Yarın yani 25 Eylül Salı günü, Birleşmiş Milletler Genel Kurulu'nda önce Cumhurbaşkanı Erdoğan sonra da ABD Başkanı Donald Trump konuşacak.
Önce Suriye
Cumhurbaşkanı Erdoğan'ın Genel Kurul'a hitaben neler söyleyeceğini biliyoruz.

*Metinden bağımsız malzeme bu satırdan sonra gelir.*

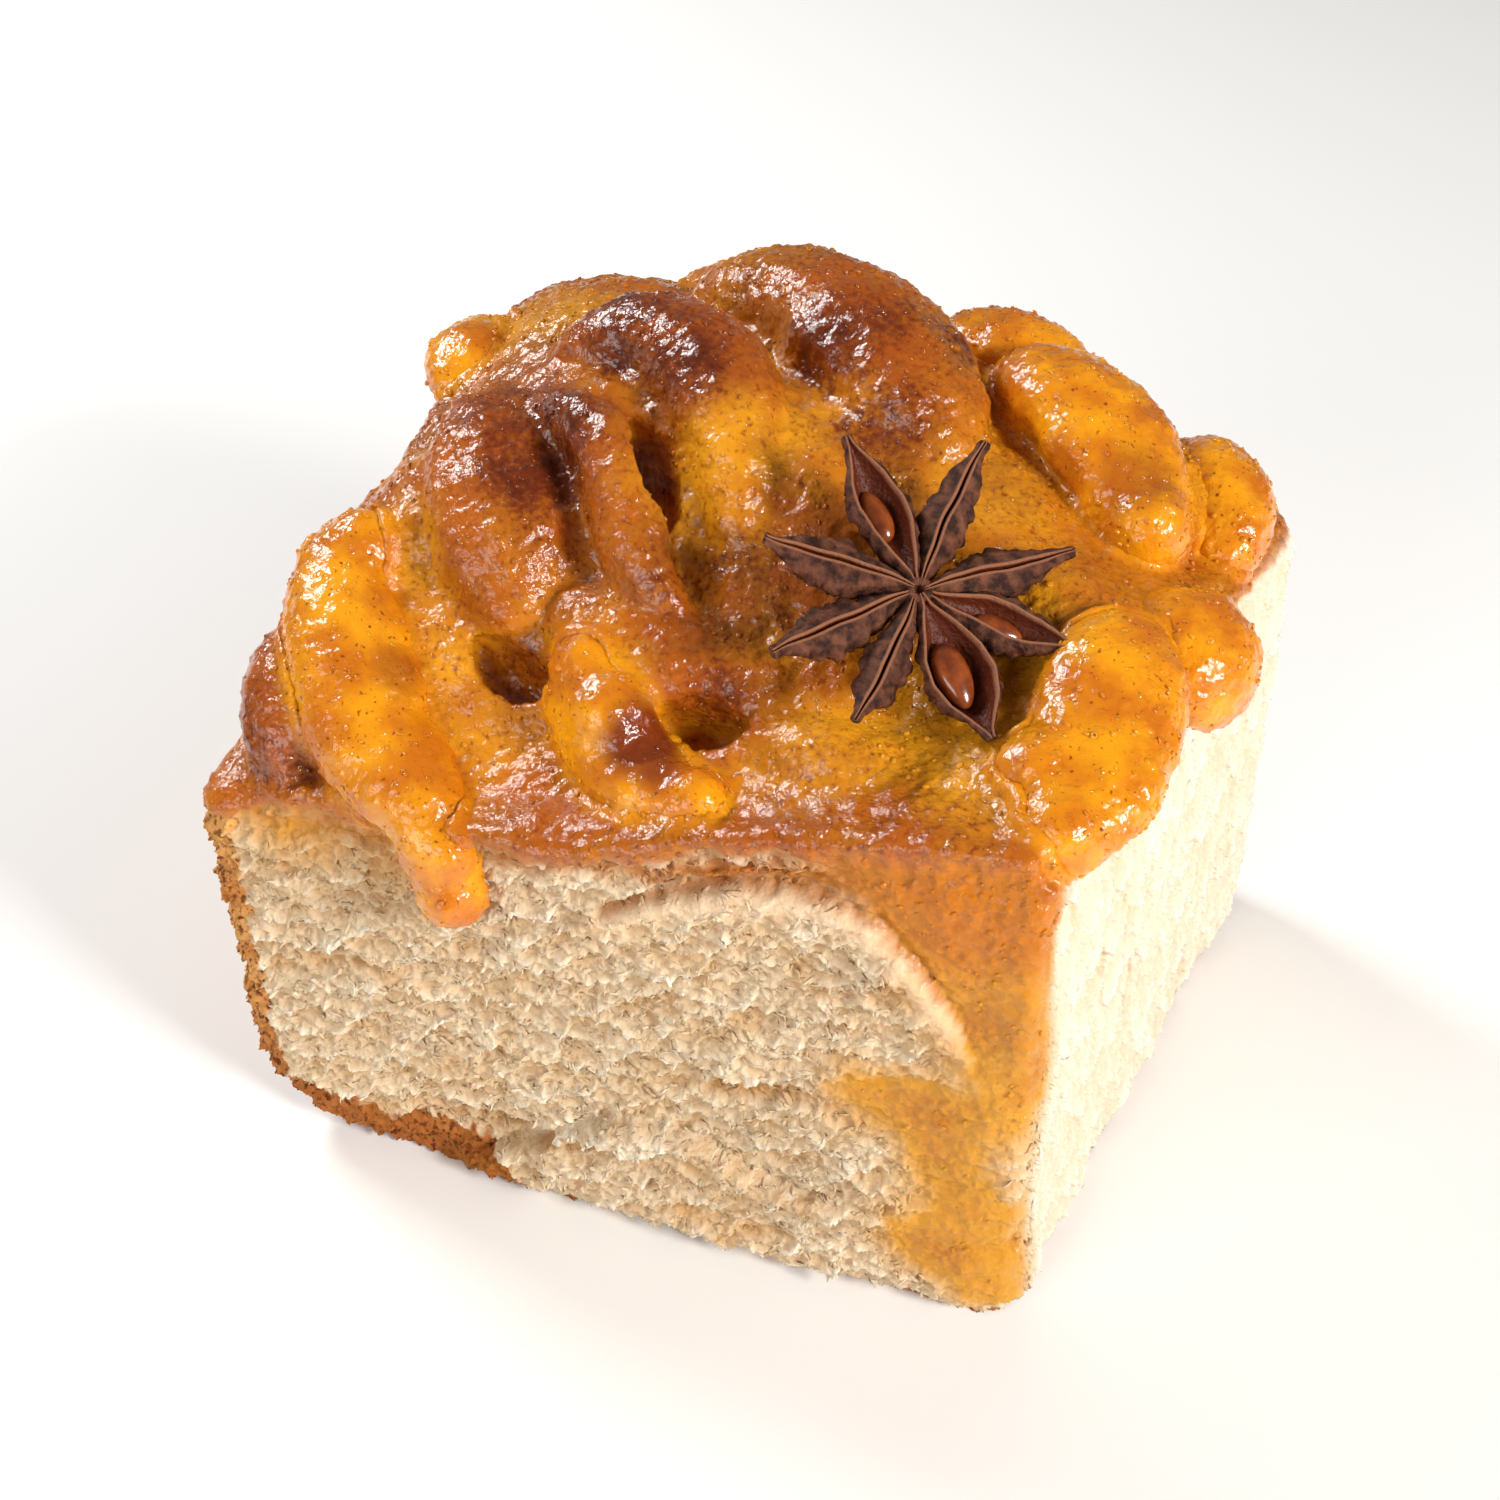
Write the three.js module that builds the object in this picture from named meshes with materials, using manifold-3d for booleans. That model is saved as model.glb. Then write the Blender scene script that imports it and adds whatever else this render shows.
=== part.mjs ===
// Pumpkin roll cake: one square torn from a tray of soft rolls. The dough is rolled up round a layer of
// pumpkin jam and twisted on top, browned on its two outer sides and pale where it was torn from its
// neighbours (front and right). Jam strips lie over the glazed top, and one star anise pod sits on it.
// Millimetres, +Z up, resting on z = 0, with the torn front face towards -Y. Each piece is one closed solid.
import * as THREE from 'three';
import { mergeVertices } from 'three/addons/utils/BufferGeometryUtils.js';
import Module from 'manifold-3d';

const wasm = await Module();
wasm.setup();

// ---------------------------------------------------------------- driving dimensions (mm, degrees)
const GAP = 0.3; // between pieces that touch
const BASE_CENTRE = { x: 0.25, y: 0.8 }; // moves the whole cake, so that its box is centred on the origin

// Four upright sides, each at right angles to its outward direction and `out` from the axis. Torn sides are
// nearly straight with crisp edges, and baked sides have a round foot and a round shoulder.
const SIDES = [
  { facing: -85.2, out: 34.9, lean: -0.6, footRound: 1.2, shoulderRound: 1.5, torn: true }, // front
  { facing: -5.2, out: 40.3, lean: -1.1, footRound: 1.6, shoulderRound: 3, torn: true }, // right
  { facing: 90, out: 38.0, lean: -1.0, footRound: 8, shoulderRound: 8, torn: false }, // back
  { facing: 177.7, out: 42.2, lean: 1.3, footRound: 13, shoulderRound: 3.5, torn: false }, // left
];
const CORNER_RADIUS = [2.6, 1.4, 5, 12]; // front left, front right, back right, back left
// Height of the rim at each corner and in the middle of each side, anticlockwise from the front left, and
// how fast the top rises there: 0 after a flat brim, 1 at once, as a dome.
const RIM_HEIGHT = [47, 52.5, 62, 66, 58.5, 70, 68.5, 62.5];
const RIM_DOME = [0.35, 0, 0, 0.35, 0.4, 1, 1, 1];
const CROWN = { x: -8, y: 13, height: 74 }; // the highest part of the dough, behind the middle
const POD_DISH = { x: 16.4, y: -9.9, radius: 21, depth: 4.5 }; // shallow dip that the star anise lies in

const POINTS_PER_SIDE = 19;
const POINTS_PER_CORNER = 4;
const WALL_RINGS = 11;
const TOP_RINGS = 11;
const CRUMB_RELIEF = 1.2; // depth of the pulled flakes on the torn sides
const CRUST_RELIEF = 0.7; // unevenness of the baked sides
const TOP_RELIEF = 0.8; // unevenness of the glazed top

// ---------------------------------------------------------------- small helpers
const clamp01 = (v) => Math.min(1, Math.max(0, v));
const mix = (a, b, t) => a + (b - a) * t;
const smooth = (t) => clamp01(t) ** 2 * (3 - 2 * clamp01(t));
const rad = THREE.MathUtils.degToRad;

function latticeValue(i, j, k, seed) {
  const wave = Math.sin(i * 127.1 + j * 311.7 + k * 74.7 + seed * 53.3) * 43758.5453;
  return 2 * (wave - Math.floor(wave)) - 1;
}

// Smooth noise between -1 and 1 that changes over about one unit.
function noise(x, y, z, seed) {
  const cell = [x, y, z].map(Math.floor);
  const part = [x - cell[0], y - cell[1], z - cell[2]].map(smooth);
  let sum = 0;
  for (let corner = 0; corner < 8; corner += 1) {
    const step = [corner & 1, (corner >> 1) & 1, corner >> 2];
    const weight = step.reduce((w, s, axis) => w * (s ? part[axis] : 1 - part[axis]), 1);
    sum += weight * latticeValue(cell[0] + step[0], cell[1] + step[1], cell[2] + step[2], seed);
  }
  return sum;
}

function toSolid(geometry) {
  geometry.deleteAttribute('normal');
  geometry.deleteAttribute('uv');
  const merged = mergeVertices(geometry, 1e-4);
  return new wasm.Manifold(new wasm.Mesh({
    numProp: 3,
    vertProperties: merged.attributes.position.array,
    triVerts: new Uint32Array(merged.index.array),
  }));
}

function toGeometry(solid) {
  const mesh = solid.getMesh();
  const geometry = new THREE.BufferGeometry();
  geometry.setAttribute('position', new THREE.BufferAttribute(mesh.vertProperties, 3));
  geometry.setIndex(new THREE.BufferAttribute(mesh.triVerts, 1));
  geometry.computeVertexNormals();
  return geometry;
}

const largestPart = (solid) => solid.decompose().sort((a, b) => b.volume() - a.volume())[0];
const join = (solids) => solids.reduce((whole, next) => whole.add(next));

// ---------------------------------------------------------------- the outline of the dough
// Where two sides meet, each moved inwards by its own inset, as the centre of a round corner.
function cornerCentre(sideA, sideB, distanceA, distanceB) {
  const a = rad(sideA.facing);
  const b = rad(sideB.facing);
  const det = Math.cos(a) * Math.sin(b) - Math.sin(a) * Math.cos(b);
  return [
    (distanceA * Math.sin(b) - distanceB * Math.sin(a)) / det,
    (distanceB * Math.cos(a) - distanceA * Math.cos(b)) / det,
  ];
}

// Inset of a round edge of radius r at a distance d from the flat that it runs into.
const roundInset = (r, d) => (d < r ? r - Math.sqrt(Math.max(0, r * r - (r - d) ** 2)) : 0);

// One ring has, anticlockwise, the corner arc before each side and then the side itself.
const RING_POINTS = 4 * (POINTS_PER_SIDE + POINTS_PER_CORNER);

function ringPlace(index) {
  const perSide = POINTS_PER_SIDE + POINTS_PER_CORNER;
  const side = Math.floor(index / perSide);
  const step = index % perSide;
  const onCorner = step < POINTS_PER_CORNER;
  const along = onCorner
    ? step / (POINTS_PER_CORNER - 1)
    : (step - POINTS_PER_CORNER + 1) / (POINTS_PER_SIDE + 1);
  return { side, onCorner, along };
}

// Place on the rim as a number of eighths of a turn, for the two lists of values round the rim.
function rimTurn(index) {
  const { side, onCorner, along } = ringPlace(index);
  const turn = onCorner ? side + 0.04 * (along * 2 - 1) : side + 0.04 + 0.92 * along;
  return ((turn + 4) % 4) * 2;
}

function roundTheRim(values, turn) {
  const from = Math.floor(turn) % 8;
  const share = turn % 1;
  return mix(values[from], values[(from + 1) % 8], mix(share, smooth(share), 0.5));
}

function rimHeight(index) {
  const turn = rimTurn(index);
  return roundTheRim(RIM_HEIGHT, turn) + 0.7 * noise(turn * 3.5, 0, 0, 5);
}

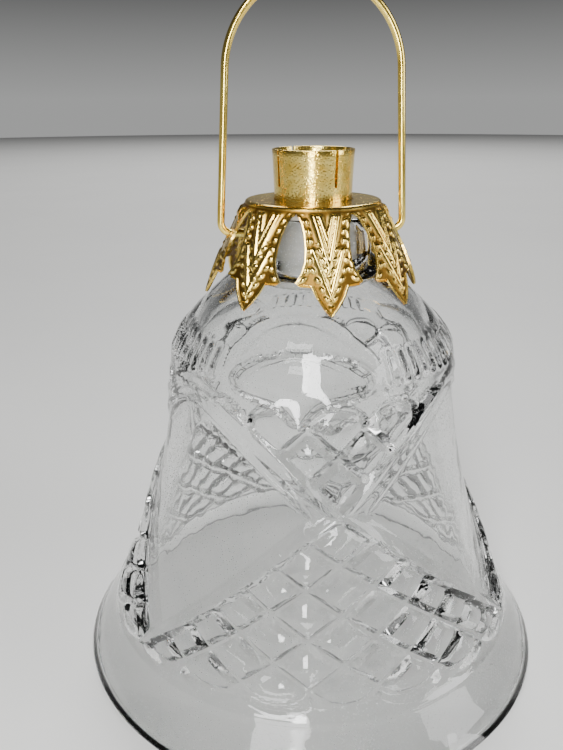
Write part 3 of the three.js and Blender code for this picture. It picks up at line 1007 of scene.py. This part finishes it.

Yola çıkmadan önce şu açıklamayı yapmıştı:
"- Konuşmamda insani krizlere dikkat çekerek, vicdanları derinden yaralayan bu sorunlara çözüm bulunması için çağrıda bulunacağım. Tabii bu noktada özellikle Suriye'deki gelişmelere dikkat çekeceğiz. Suriye krizinin üzerinden 7 yılı aşkın bir süre geçti ancak hiçbir ülke Türkiye kadar büyük bir sorumluluk almadı, elini taşın altına koymadı, bizim kadar da bedel ödemedi."
Uçuk konuşmacı
Burada herkesin merak ettiği şey Donald Trump'ın Birleşmiş Milletler Genel Kurulu'na hitaben ne gibi uçuk düşünceleri seslendireceğidir. Hatırlanacağı gibi daha sonra enseye tokat yakınlık sergilediği Kuzey Kore diktatörü Kim Jong-un için, geçen yılki konuşmasında "Roket adam" demişti.
Yok sayıyor
Trump'ın BM'yi hiçe sayan davranışlarından sadece biri, Kudüs'ü İsrail'in başkenti olarak tanıması değil midir? Aynı şekilde İran'la yapılan nükleer silahlardan arınma anlaşmasını yok sayıp, bu ülkeye yaptırımları başlatması da, Güvenlik Konseyi tarafından yerilmişti...
Güvenlik Konseyi'nde
Bu arada BM'nin UNESCO gibi kuruluşlarından ve BM Göçmen ve Mülteci Anlaşmasından "İsrail karşıtı tutum" gerekçesi ile ABD'yi çıkartan ve Birleşmiş Milletler'e ABD'nin yaptığı maddi katkıyı da azaltan Trump, ertesi gün yani 26 Eylül Çarşamba günü de Güvenlik Konseyi'ne başkanlık edecek.
Görüşme yok
Herkesin her şey ve bu arada ABD'ye de başkan olabileceğini kanıtlayan Donald Trump'ın, aynı çatı altında bulunan Cumhurbaşkanı Erdoğan'la bu defa görüşmesi pek beklenmiyor.
Çünkü Trump için evangelist ajan papaz Brunson'ın durumu, Türk-Amerika ilişkilerinin sağlığından daha önemli.
Bu gibi durumlarda zaten halk arasında "Şeytan görsün onun yüzünü" denilmez mi?